Entries with model source code:

_ _ _ _ _ _ _

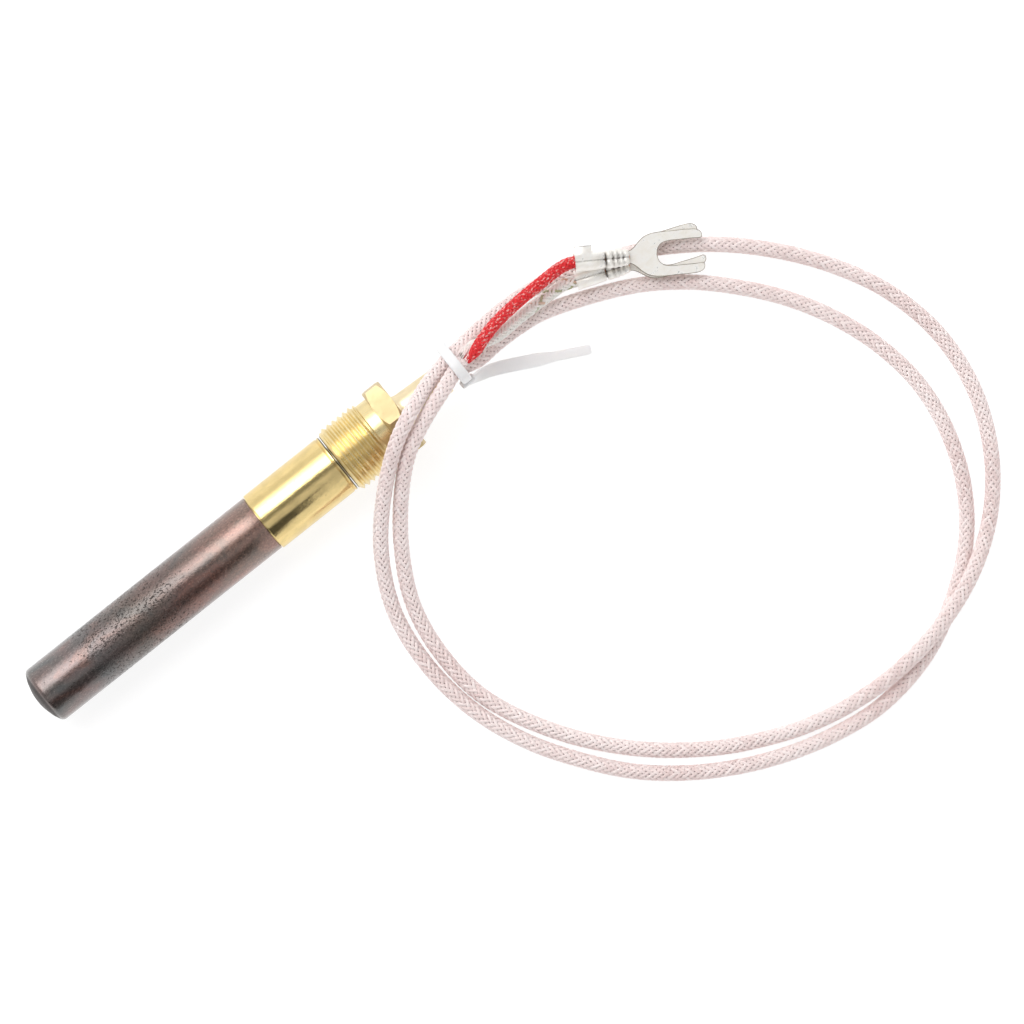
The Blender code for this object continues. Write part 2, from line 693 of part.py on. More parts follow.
# ---- Behind the cold junctions: ceramic disc, potting, the two splices and the inner wires. ----
sides = (SPLICE_OFFSET, 0.0), (-SPLICE_OFFSET, 0.0)
drilled_disc(
    "cold_end_disc", COLD_DISC_START_X, COLD_DISC_END_X, POTTING_RADIUS, sides, TAIL_HOLE_RADIUS, ceramic
)
drilled_disc("cement_plug", CEMENT_START_X, CEMENT_END_X, POTTING_RADIUS, sides, SPLICE_HOLE_RADIUS, cement)
for name, side in (("positive_splice", 1.0), ("negative_splice", -1.0)):
    splice = turned(
        name,
        (
            (SPLICE_START_X, 0.0),
            (SPLICE_START_X, SPLICE_RADIUS - SPLICE_CHAMFER),
            (SPLICE_START_X + SPLICE_CHAMFER, SPLICE_RADIUS),
            (SPLICE_END_X - SPLICE_CHAMFER, SPLICE_RADIUS),
            (SPLICE_END_X, SPLICE_RADIUS - SPLICE_CHAMFER),
            (SPLICE_END_X, 0.0),
        ),
        copper,
        INNER_SEGMENTS,
    )
    splice.location.y = side * SPLICE_OFFSET * MM
straight_end_x = INNER_WIRE_START_X + INNER_WIRE_STRAIGHT
for name, side, surface in (("inner_wire_red", 1.0, red_braid), ("inner_wire_white", -1.0, white_braid)):
    tube(
        name,
        (
            (INNER_WIRE_START_X, side * SPLICE_OFFSET, AXIS_HEIGHT),
            (straight_end_x, side * (SPLICE_OFFSET - INNER_WIRE_INSET), AXIS_HEIGHT),
            (INNER_WIRE_START_X + INNER_WIRE_BEND_LENGTH, side * INNER_WIRE_OFFSET, AXIS_HEIGHT),
            (INNER_WIRE_END_X, side * INNER_WIRE_OFFSET, AXIS_HEIGHT),
        ),
        INNER_WIRE_RADIUS,
        surface,
    )
turned(
    "lead_bush",
    (
        (BUSH_START_X, BUSH_BORE),
        (BUSH_START_X, BUSH_RADIUS),
        (BUSH_END_X, BUSH_RADIUS),
        (BUSH_END_X, BUSH_BORE),
    ),
    fibre_liner,
    INNER_SEGMENTS,
)

# ---- Lead cable: the glass-braid jacket, both loops. ----
tube("lead_cable", [Vector(LEAD_ROOT)] + smooth_route(LEAD_ROUTE, LEAD_POINTS), LEAD_RADIUS, glass_braid)

# ---- The two cores, thinner where they leave the jacket and full from there to their grips. ----
core_radii = [*CORE_ROOT_RADII] + [CORE_RADIUS] * (CORE_POINTS - 5) + [*CORE_GRIPPED_RADII]
tube("red_core", smooth_route(RED_ROUTE, CORE_POINTS), core_radii, red_braid)
tube("white_core", smooth_route(WHITE_ROUTE, CORE_POINTS), core_radii, white_braid)


# ---- Fork terminals: plate, insulation grip and conductor crimp in one piece. ----
def crimp_ring(name, start, stop, radius, bore):
    """A C-shaped ring lying on the plate's underside level, open at its top by a narrow seam."""
    outline = []
    for step in range(RING_STEPS + 1):
        angle = math.pi / 2 + RING_SEAM + (math.tau - 2 * RING_SEAM) * step / RING_STEPS
        outline.append((radius * math.cos(angle), radius + radius * math.sin(angle)))
    for step in range(RING_STEPS, -1, -1):
        angle = math.pi / 2 + RING_SEAM + (math.tau - 2 * RING_SEAM) * step / RING_STEPS
        outline.append((bore * math.cos(angle), radius + bore * math.sin(angle)))
    ring = slab(name, outline, start, stop, None, cutters)
    ring.data.transform(Matrix(((0, 0, 1, 0), (1, 0, 0, 0), (0, 1, 0, 0), (0, 0, 0, 1))))
    return ring


def terminal(name, conductor_name, place, turn, dip, wing):
    outline = [(x, -y) for x, y in FORK_HALF_OUTLINE] + [(SLOT_END_X, 0.0)]
    outline += [(x, y) for x, y in reversed(FORK_HALF_OUTLINE)]
    plate = slab(name, outline, 0.0, PLATE_THICKNESS, tinned_brass)
    pieces = [
        crimp_ring(name + "_grip", 0.0, GRIP_LENGTH, GRIP_RADIUS, GRIP_BORE),
        crimp_ring(name + "_crimp", CRIMP_START_X, CRIMP_END_X, CRIMP_RADIUS, CRIMP_BORE),
    ]
    if wing:
        tab = (
            (0.0, WING_START_Y),
            (WING_LENGTH, WING_START_Y),
            (WING_LENGTH, WING_END_Y),
            (0.0, WING_END_Y),
        )
        pieces.append(slab(name + "_wing", tab, WING_BOTTOM, WING_TOP, None, cutters))
    joined(plate, pieces)
    where = Matrix.Translation(Vector(place) * MM)
    where = where @ Matrix.Rotation(turn, 4, "Z") @ Matrix.Rotation(dip, 4, "Y")
    conductor = tube(conductor_name, CONDUCTOR_ROUTE, CONDUCTOR_RADIUS, copper)
    for piece in [plate, conductor] + pieces:
        piece.matrix_world = where @ piece.matrix_world


terminal(
    "fork_terminal_red", "conductor_red", RED_TERMINAL_PLACE, RED_TERMINAL_TURN, RED_TERMINAL_DIP, wing=True
)
terminal(
    "fork_terminal_white",
    "conductor_white",
    WHITE_TERMINAL_PLACE,
    WHITE_TERMINAL_TURN,
    WHITE_TERMINAL_DIP,
    wing=False,
)


# ---- Cable tie: the loop, the head and the tail, one piece of nylon. ----
def swept_band(name, sections, closed, collection):
    """A band through rectangular sections, each a list of four corners in mm."""
    shape = bmesh.new()
    rings = [[shape.verts.new(Vector(corner) * MM) for corner in section] for section in sections]
    pairs = list(zip(rings, rings[1:]))
    if closed:
        pairs.append((rings[-1], rings[0]))
    else:
        shape.faces.new(rings[0])
        shape.faces.new(rings[-1][::-1])
    for first, second in pairs:
        for side in range(4):
            after = (side + 1) % 4
            shape.faces.new((first[side], first[after], second[after], second[side]))
    mesh = bpy.data.meshes.new(name)
    shape.to_mesh(mesh)
    shape.free()
    return mesh_object(name, mesh, natural_nylon if collection is part else None, collection)


loop_sections = []
for index in range(TIE_LOOP_POINTS):
    angle = math.tau * index / TIE_LOOP_POINTS
    outward = (math.cos(angle), math.sin(angle))
    y, z = max(TIE_CORDS, key=lambda cord: cord[0] * outward[0] + cord[1] * outward[1])
    section = []
    for along, away in ((-1, -1), (1, -1), (1, 1), (-1, 1)):
        reach = TIE_LOOP_RADIUS + away * TIE_HALF_THICKNESS
        section.append((TIE_X + along * TIE_HALF_WIDTH, y + reach * outward[0], z + reach * outward[1]))
    loop_sections.append(section)
tie = swept_band("cable_tie", loop_sections, True, part)

tail_points = [Vector(point) for point in TIE_TAIL_ROUTE]
tail_end_way = (tail_points[-1] - tail_points[-2]).normalized()
tail_across = Vector((1.0, 0.0, 0.0)), Vector((-tail_end_way.y, tail_end_way.x, 0.0))
tail_sections = []
for index, (place, half_width) in enumerate(zip(tail_points, TIE_TAIL_HALF_WIDTHS)):
    before = tail_points[max(0, index - 1)]
    beyond = tail_points[min(len(tail_points) - 1, index + 1)]
    way = (beyond - before).normalized()
    across = tail_across[0].lerp(tail_across[1], min(1.0, index / TIE_TWIST_SECTIONS))
    across = (across - way * across.dot(way)).normalized()
    normal = way.cross(across)
    section = []
    for along, away in ((-1, -1), (1, -1), (1, 1), (-1, 1)):
        section.append(place + across * (along * half_width) + normal * (away * TIE_HALF_THICKNESS))
    tail_sections.append(section)
tail = swept_band("cable_tie_tail", tail_sections, False, cutters)

shape = bmesh.new()
bmesh.ops.create_cube(shape, size=MM)
bmesh.ops.scale(shape, vec=TIE_HEAD_SIZE, verts=shape.verts[:])
head_mesh = bpy.data.meshes.new("cable_tie_head")
shape.to_mesh(head_mesh)
shape.free()
head = mesh_object("cable_tie_head", head_mesh, None, cutters)
head.location = Vector(TIE_HEAD_CENTRE) * MM
edge = head.modifiers.new("rounding", "BEVEL")
edge.width = TIE_HEAD_ROUNDING * MM
edge.segments = 2
joined(tie, [head, tail])

for cutter in cutters.objects:
    cutter.hide_render = True
    cutter.display_type = "WIRE"
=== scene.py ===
"""Looks of a gas appliance's thermopile generator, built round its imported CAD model.

Lengths are in millimetres unless a name says otherwise, and MM turns them into the frame's metres.
+X runs along the probe from its hot tip to the lead, +Z is up and the floor is z = 0.
"""

import math

import bmesh
import bpy
import numpy as np
from mathutils import Matrix, Vector


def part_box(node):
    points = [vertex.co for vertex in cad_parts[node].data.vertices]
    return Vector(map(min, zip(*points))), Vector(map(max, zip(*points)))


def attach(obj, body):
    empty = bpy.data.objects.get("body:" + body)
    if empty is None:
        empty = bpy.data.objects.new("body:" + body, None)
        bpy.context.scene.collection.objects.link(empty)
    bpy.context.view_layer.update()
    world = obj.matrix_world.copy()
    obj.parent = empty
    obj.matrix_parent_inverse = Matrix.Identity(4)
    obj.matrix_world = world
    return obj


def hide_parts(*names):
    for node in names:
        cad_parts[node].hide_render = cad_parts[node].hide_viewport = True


MM = 0.001
SEED = 7
ROUTE_STEPS = 24

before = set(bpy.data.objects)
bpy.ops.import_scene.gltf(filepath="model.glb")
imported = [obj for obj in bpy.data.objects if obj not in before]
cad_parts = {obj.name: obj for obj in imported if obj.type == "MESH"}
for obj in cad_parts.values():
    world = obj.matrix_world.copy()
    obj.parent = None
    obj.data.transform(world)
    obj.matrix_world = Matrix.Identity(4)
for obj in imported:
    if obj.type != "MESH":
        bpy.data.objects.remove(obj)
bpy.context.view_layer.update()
HEAD_BODY = "generator"
NUT_BODY = "nut"


def span(node):
    """Lowest and highest corner of a CAD node, in mm."""
    low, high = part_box(node)
    return low / MM, high / MM


def linked(name, data):
    """A new object in the scene."""
    made = bpy.data.objects.new(name, data)
    bpy.context.scene.collection.objects.link(made)
    return made


sheath_low, sheath_high = span("probe_sheath")
sleeve_low, sleeve_high = span("cold_junction_sleeve")
nut_low, nut_high = span("attachment_nut")
neck_low, neck_high = span("rear_neck")
AXIS_HEIGHT = (sheath_low.z + sheath_high.z) / 2
SHEATH_RADIUS = (sheath_high.z - sheath_low.z) / 2
SLEEVE_RADIUS = (sleeve_high.z - sleeve_low.z) / 2
SLEEVE_START_X = sheath_high.x + 0.1

# ---- Camera: straight above, turned so that the head runs from lower left to upper right. ----
VIEW_CENTRE = (35.8, -22.9, 5.0)
VIEW_TURN = math.radians(-38.466)
VIEW_WIDTH = 160.0
VIEW_LENS = 300.0
SENSOR_WIDTH = 36.0


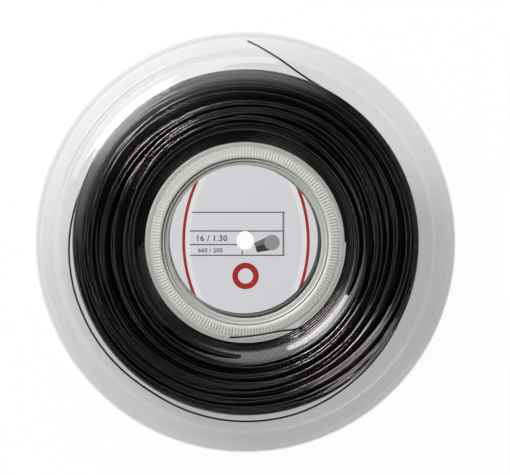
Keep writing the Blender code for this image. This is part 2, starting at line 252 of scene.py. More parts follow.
class StudioSettings(bpy.types.PropertyGroup):
    """Camera, floor, lamps and world."""

    camera_height: size("Camera height", "Height of the camera above the bench", 1.6)
    lens: share("Lens", "Focal length in millimetres", 176.0)
    shift_x: share("Shift X", "Sideways framing, in widths of the picture", 0.0188, precision=4)
    shift_y: share("Shift Y", "Upward framing, in widths of the picture", 0.0092, precision=4)
    lamp_azimuth: bearing("Lamp azimuth", "Where the soft boxes stand", 132.0)
    lamp_distance: size("Lamp distance", "Distance of the soft boxes", 4.0)
    main_strength: share("Main strength", "Brightness of the large soft box", 22.7)
    high_strength: share("High strength", "Brightness of the soft box above it", 3.5)
    panel_strength: share("Panel strength", "Brightness of the panel overhead", 1.15)
    glow_strength: share("Glow strength", "Brightness of the glow round the large soft box", 2.0)
    wall_strength: share("Wall strength", "Brightness of the wall opposite", 0.06)
    room_strength: share("Room strength", "Brightness of the rest of the room", 0.003)


# Working on meshes


def nothing_selected():
    if bpy.context.object and bpy.context.object.mode != "OBJECT":
        bpy.ops.object.mode_set(mode="OBJECT")
    bpy.ops.object.select_all(action="DESELECT")


def select_only(first, *others):
    """Selects these pieces alone, with the first one active."""
    nothing_selected()
    for piece in (first, *others):
        piece.select_set(True)
    bpy.context.view_layer.objects.active = first


def edit(piece):
    """Opens one piece in edit mode with nothing in it selected."""
    select_only(piece)
    bpy.ops.object.mode_set(mode="EDIT")
    bpy.ops.mesh.select_mode(type="VERT")
    bpy.ops.mesh.select_all(action="DESELECT")


def select_whole():
    """Selects the whole mesh, in edit mode."""
    bpy.ops.mesh.select_all(action="SELECT")


def place_in_mesh():
    """Puts the selected piece's place, turn and scale into its mesh."""
    bpy.ops.object.transform_apply(location=True, rotation=True, scale=True)


def add_object(name, data):
    piece = bpy.data.objects.new(name, data)
    bpy.context.scene.collection.objects.link(piece)
    return piece


def select_corners(piece, wanted):
    """Selects, in edit mode, the vertices whose place passes the test."""
    bpy.ops.mesh.select_all(action="DESELECT")
    bpy.ops.object.mode_set(mode="OBJECT")
    for corner in piece.data.vertices:
        corner.select = bool(wanted(corner.co))
    bpy.ops.object.mode_set(mode="EDIT")


def traced_section(name, section, closed=True):
    """Extrudes a single vertex along a half section, a list of (radius, height over the middle plane)."""
    nothing_selected()
    radius, height = section[0]
    bpy.ops.mesh.primitive_plane_add(size=0.001, location=(radius, 0, MIDDLE + height))
    piece = bpy.context.object
    piece.name = piece.data.name = name
    place_in_mesh()
    bpy.ops.object.mode_set(mode="EDIT")
    bpy.ops.mesh.merge(type="CENTER")
    ends = list(section) + ([section[0]] if closed else [])
    for (radius, height), (next_radius, next_height) in zip(ends, ends[1:]):
        bpy.ops.mesh.extrude_vertices_move(
            TRANSFORM_OT_translate={"value": (next_radius - radius, 0, next_height - height)}
        )
    select_whole()
    bpy.ops.mesh.remove_doubles(threshold=1e-6)
    return piece


def supported(section, reaches):
    """Adds points on the straights beside the corners, where the shading of the rounding is to end.

    reaches gives each corner's distance to these points, or none for a corner without them.
    """
    more = []
    for start, end in zip(section, section[1:] + section[:1]):
        more.append(start)
        length = math.dist(start, end)
        before, after = reaches.get(start, 0.0), reaches.get(end, 0.0)
        if length > 1.1 * (before + after):
            parts = ([before / length] if before else []) + ([1 - after / length] if after else [])
            for part in parts:
                more.append(tuple(a + (b - a) * part for a, b in zip(start, end)))
    return more


def near(section):
    """A test for vertices at one of the places of a half section."""
    places = [Vector((radius, 0, MIDDLE + height)) for radius, height in section]
    return lambda spot: any((spot - place).length < 1e-5 for place in places)


def round_corners(piece, section, width, segments):
    select_corners(piece, near(section))
    bpy.ops.mesh.bevel(offset_type="OFFSET", offset=width, segments=segments, affect="VERTICES")


def spin_round(steps, angle=math.tau, copies=False):
    select_whole()
    bpy.ops.mesh.spin(steps=steps, angle=angle, dupli=copies, center=(0, 0, 0), axis=(0, 0, 1))
    select_whole()
    bpy.ops.mesh.remove_doubles(threshold=2e-6)
    bpy.ops.mesh.normals_make_consistent(inside=False)


def finish_mesh(smooth_under):
    bpy.ops.object.mode_set(mode="OBJECT")
    bpy.ops.object.shade_smooth_by_angle(angle=math.radians(smooth_under))


def turned_over(piece, name):
    """A copy with its own mesh, turned over about the Y axis through the reel's middle."""
    copy = piece.copy()
    copy.data = piece.data.copy()
    copy.name = copy.data.name = name
    bpy.context.scene.collection.objects.link(copy)
    middle = Matrix.Translation((0, 0, MIDDLE))
    copy.data.transform(middle @ Matrix.Rotation(math.pi, 4, "Y") @ middle.inverted())
    return copy


def dressed(piece, material, node):
    """Gives a piece its material, and sets it in the frame in place of its CAD node."""
    piece.data.materials.clear()
    piece.data.materials.append(material)
    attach(piece, "root")
    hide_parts(node)


def dressed_pair(front, rear, material, node):
    """Dresses a front piece and its rear twin."""
    dressed(front, material, f"front_{node}")
    dressed(rear, material, f"rear_{node}")


# Materials


def new_material(name):
    material = bpy.data.materials.new(name)
    material.use_nodes = True
    tree = material.node_tree
    return material, tree, tree.nodes["Principled BSDF"]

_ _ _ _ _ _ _

What is required: Print the records above verbatim from their first line to the line containing "LEAD_POINTS), LEAD_RADIUS, glass_braid)", both included, and stop there.

Written solution:
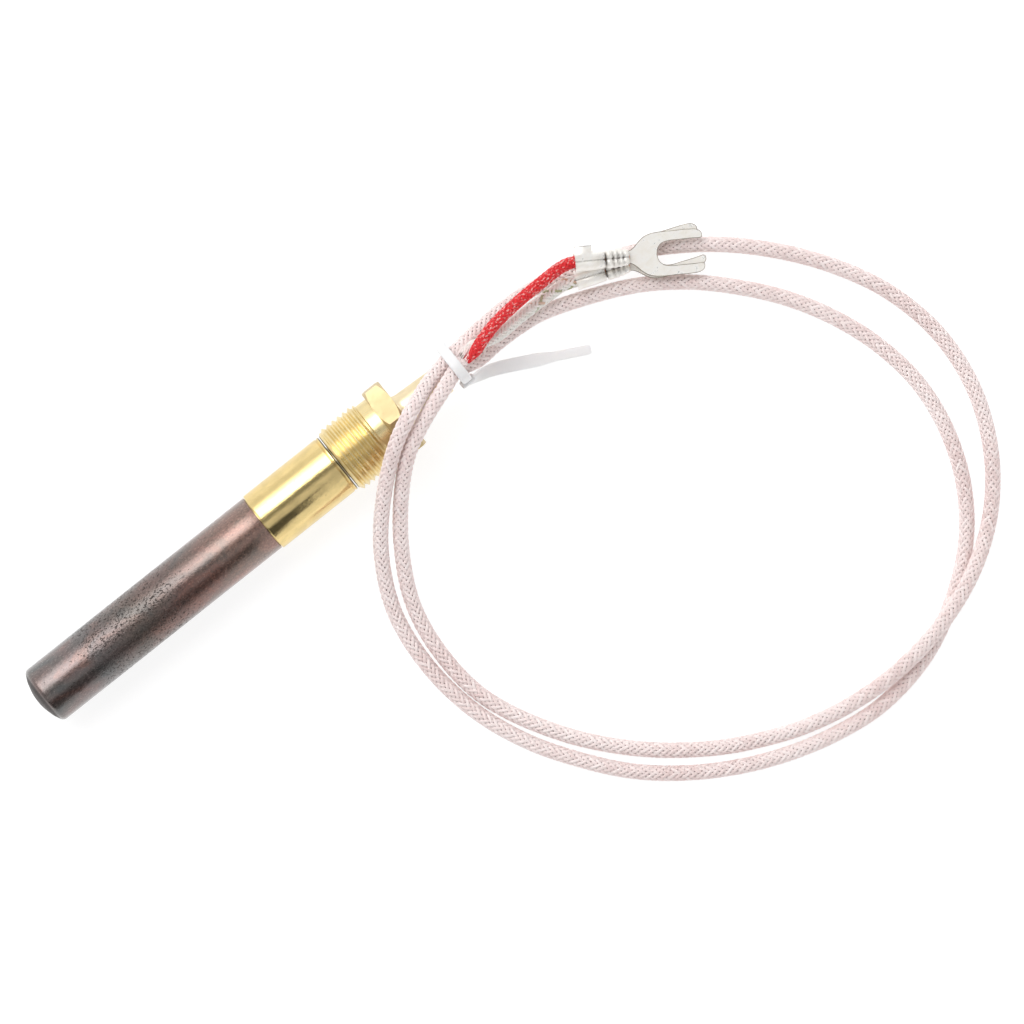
The Blender code for this object continues. Write part 2, from line 693 of part.py on. More parts follow.
# ---- Behind the cold junctions: ceramic disc, potting, the two splices and the inner wires. ----
sides = (SPLICE_OFFSET, 0.0), (-SPLICE_OFFSET, 0.0)
drilled_disc(
    "cold_end_disc", COLD_DISC_START_X, COLD_DISC_END_X, POTTING_RADIUS, sides, TAIL_HOLE_RADIUS, ceramic
)
drilled_disc("cement_plug", CEMENT_START_X, CEMENT_END_X, POTTING_RADIUS, sides, SPLICE_HOLE_RADIUS, cement)
for name, side in (("positive_splice", 1.0), ("negative_splice", -1.0)):
    splice = turned(
        name,
        (
            (SPLICE_START_X, 0.0),
            (SPLICE_START_X, SPLICE_RADIUS - SPLICE_CHAMFER),
            (SPLICE_START_X + SPLICE_CHAMFER, SPLICE_RADIUS),
            (SPLICE_END_X - SPLICE_CHAMFER, SPLICE_RADIUS),
            (SPLICE_END_X, SPLICE_RADIUS - SPLICE_CHAMFER),
            (SPLICE_END_X, 0.0),
        ),
        copper,
        INNER_SEGMENTS,
    )
    splice.location.y = side * SPLICE_OFFSET * MM
straight_end_x = INNER_WIRE_START_X + INNER_WIRE_STRAIGHT
for name, side, surface in (("inner_wire_red", 1.0, red_braid), ("inner_wire_white", -1.0, white_braid)):
    tube(
        name,
        (
            (INNER_WIRE_START_X, side * SPLICE_OFFSET, AXIS_HEIGHT),
            (straight_end_x, side * (SPLICE_OFFSET - INNER_WIRE_INSET), AXIS_HEIGHT),
            (INNER_WIRE_START_X + INNER_WIRE_BEND_LENGTH, side * INNER_WIRE_OFFSET, AXIS_HEIGHT),
            (INNER_WIRE_END_X, side * INNER_WIRE_OFFSET, AXIS_HEIGHT),
        ),
        INNER_WIRE_RADIUS,
        surface,
    )
turned(
    "lead_bush",
    (
        (BUSH_START_X, BUSH_BORE),
        (BUSH_START_X, BUSH_RADIUS),
        (BUSH_END_X, BUSH_RADIUS),
        (BUSH_END_X, BUSH_BORE),
    ),
    fibre_liner,
    INNER_SEGMENTS,
)

# ---- Lead cable: the glass-braid jacket, both loops. ----
tube("lead_cable", [Vector(LEAD_ROOT)] + smooth_route(LEAD_ROUTE, LEAD_POINTS), LEAD_RADIUS, glass_braid)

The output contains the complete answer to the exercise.